| What is needed |
Within the data that follows, how many lines carry the string "piece"? Give the number alone.
========
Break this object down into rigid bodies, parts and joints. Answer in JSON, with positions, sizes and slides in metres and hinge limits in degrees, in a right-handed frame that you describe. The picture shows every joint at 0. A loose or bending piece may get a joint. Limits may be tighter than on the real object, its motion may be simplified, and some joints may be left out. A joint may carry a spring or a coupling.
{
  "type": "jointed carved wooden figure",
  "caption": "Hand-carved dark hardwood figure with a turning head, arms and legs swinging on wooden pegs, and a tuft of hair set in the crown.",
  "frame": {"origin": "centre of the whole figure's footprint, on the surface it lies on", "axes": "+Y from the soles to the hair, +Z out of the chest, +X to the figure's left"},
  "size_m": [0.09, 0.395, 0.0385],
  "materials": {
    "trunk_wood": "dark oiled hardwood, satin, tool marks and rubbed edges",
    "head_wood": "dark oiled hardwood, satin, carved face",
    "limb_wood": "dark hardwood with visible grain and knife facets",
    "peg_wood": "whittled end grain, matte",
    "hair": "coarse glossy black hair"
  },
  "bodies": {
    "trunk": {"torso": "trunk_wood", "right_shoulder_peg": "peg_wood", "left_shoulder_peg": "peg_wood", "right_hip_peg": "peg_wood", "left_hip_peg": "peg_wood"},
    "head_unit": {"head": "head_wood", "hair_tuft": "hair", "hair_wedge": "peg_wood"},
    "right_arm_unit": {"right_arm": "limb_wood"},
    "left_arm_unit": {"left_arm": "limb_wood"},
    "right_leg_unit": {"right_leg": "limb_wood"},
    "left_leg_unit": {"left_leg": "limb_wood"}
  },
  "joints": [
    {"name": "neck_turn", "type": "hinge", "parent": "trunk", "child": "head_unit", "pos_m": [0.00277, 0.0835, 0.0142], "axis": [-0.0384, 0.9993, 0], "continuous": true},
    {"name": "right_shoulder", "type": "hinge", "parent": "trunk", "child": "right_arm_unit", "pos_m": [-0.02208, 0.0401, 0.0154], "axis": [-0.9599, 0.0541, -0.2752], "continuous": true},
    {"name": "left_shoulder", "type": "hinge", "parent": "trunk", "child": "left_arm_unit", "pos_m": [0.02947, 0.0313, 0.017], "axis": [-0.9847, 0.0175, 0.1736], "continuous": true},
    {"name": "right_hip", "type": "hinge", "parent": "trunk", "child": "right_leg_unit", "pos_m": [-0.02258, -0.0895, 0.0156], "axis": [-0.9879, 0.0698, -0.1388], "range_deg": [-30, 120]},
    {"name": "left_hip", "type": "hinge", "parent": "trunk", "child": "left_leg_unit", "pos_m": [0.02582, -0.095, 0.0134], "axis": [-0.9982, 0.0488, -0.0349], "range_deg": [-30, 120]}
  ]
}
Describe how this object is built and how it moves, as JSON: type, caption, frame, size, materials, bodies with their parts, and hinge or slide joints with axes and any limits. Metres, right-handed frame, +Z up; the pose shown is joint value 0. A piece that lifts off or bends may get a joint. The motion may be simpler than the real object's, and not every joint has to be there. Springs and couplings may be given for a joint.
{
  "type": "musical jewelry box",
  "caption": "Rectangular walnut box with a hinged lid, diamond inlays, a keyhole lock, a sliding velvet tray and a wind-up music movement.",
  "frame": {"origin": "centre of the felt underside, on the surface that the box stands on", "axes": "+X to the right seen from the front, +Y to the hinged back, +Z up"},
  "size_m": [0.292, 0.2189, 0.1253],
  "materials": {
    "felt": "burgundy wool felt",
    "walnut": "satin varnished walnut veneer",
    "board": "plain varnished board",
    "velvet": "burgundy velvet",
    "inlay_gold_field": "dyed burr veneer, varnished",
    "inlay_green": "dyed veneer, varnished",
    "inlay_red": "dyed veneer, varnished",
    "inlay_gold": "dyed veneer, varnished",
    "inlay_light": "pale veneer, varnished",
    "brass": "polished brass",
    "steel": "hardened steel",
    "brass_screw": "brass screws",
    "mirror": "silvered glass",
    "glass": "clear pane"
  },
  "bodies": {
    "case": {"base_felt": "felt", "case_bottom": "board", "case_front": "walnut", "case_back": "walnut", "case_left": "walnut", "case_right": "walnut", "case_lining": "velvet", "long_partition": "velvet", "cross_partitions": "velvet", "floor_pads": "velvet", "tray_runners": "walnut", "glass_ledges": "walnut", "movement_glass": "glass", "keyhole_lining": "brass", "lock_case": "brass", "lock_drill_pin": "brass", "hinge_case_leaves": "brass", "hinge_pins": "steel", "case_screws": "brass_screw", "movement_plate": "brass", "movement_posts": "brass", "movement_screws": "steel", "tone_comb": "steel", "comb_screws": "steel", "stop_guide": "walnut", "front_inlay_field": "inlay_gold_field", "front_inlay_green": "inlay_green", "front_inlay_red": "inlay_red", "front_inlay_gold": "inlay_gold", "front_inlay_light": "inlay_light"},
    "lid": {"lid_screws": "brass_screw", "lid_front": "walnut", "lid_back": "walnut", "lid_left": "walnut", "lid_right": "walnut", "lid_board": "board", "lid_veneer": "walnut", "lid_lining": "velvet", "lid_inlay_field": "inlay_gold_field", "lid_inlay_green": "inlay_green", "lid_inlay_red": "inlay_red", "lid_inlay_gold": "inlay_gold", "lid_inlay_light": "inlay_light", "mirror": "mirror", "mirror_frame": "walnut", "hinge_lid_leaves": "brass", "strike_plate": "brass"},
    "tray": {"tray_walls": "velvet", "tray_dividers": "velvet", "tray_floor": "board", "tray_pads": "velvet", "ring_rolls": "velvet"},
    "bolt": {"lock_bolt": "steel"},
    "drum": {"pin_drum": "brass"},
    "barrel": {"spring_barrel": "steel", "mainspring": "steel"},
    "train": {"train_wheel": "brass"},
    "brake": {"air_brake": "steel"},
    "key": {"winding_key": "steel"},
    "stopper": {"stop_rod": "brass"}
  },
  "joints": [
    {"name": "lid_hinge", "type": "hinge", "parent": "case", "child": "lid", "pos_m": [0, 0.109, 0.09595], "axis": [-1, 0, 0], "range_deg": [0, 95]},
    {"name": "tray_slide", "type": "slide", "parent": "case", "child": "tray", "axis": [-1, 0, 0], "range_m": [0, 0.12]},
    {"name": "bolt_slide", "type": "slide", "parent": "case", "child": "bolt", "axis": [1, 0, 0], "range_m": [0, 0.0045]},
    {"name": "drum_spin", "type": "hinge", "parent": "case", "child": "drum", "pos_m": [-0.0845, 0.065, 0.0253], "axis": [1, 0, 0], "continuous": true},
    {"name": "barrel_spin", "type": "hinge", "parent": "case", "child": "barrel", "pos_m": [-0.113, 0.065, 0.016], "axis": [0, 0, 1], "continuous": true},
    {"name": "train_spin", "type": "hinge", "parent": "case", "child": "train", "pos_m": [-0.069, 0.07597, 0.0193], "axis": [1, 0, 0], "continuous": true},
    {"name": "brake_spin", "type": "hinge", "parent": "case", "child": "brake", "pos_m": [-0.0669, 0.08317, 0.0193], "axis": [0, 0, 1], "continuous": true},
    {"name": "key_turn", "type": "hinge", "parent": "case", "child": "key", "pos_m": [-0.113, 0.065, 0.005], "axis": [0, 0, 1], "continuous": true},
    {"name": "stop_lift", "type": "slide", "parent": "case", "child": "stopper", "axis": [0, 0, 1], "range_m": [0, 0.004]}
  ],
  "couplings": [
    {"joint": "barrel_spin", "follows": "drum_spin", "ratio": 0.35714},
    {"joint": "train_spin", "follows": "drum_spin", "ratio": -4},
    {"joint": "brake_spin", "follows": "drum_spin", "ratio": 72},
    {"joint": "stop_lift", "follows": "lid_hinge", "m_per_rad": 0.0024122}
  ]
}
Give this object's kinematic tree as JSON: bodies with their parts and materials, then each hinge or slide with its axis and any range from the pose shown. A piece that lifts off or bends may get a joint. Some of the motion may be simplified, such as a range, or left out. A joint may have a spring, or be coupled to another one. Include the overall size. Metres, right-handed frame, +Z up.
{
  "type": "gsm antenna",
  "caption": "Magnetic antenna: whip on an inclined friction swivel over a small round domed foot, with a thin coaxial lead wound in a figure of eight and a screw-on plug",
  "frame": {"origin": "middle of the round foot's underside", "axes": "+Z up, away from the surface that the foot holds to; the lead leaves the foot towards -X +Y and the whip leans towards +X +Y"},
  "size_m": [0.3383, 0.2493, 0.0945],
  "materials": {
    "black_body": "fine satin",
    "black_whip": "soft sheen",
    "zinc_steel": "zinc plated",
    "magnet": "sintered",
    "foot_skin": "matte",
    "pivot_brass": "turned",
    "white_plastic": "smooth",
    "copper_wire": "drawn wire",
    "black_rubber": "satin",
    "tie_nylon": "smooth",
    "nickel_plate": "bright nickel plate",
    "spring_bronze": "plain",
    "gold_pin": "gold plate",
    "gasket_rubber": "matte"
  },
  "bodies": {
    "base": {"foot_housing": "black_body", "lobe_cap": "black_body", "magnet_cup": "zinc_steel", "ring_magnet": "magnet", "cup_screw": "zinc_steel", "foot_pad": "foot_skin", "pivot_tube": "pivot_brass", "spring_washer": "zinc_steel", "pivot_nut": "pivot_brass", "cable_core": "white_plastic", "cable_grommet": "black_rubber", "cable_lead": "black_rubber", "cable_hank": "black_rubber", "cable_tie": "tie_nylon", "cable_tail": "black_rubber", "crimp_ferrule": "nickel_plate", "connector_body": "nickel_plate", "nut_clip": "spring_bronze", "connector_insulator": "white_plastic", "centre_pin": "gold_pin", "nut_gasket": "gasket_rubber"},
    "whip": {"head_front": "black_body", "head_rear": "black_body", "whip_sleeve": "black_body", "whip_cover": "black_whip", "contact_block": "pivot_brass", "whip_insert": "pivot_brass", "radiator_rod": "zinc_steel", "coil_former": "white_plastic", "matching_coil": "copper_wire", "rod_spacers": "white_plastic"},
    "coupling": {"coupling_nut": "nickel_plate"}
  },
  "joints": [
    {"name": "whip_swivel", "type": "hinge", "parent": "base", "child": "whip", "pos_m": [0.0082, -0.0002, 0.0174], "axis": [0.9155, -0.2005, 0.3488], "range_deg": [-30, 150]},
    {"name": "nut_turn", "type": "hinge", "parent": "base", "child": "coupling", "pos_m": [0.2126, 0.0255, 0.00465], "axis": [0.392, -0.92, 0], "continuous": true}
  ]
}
========
| The solution |
3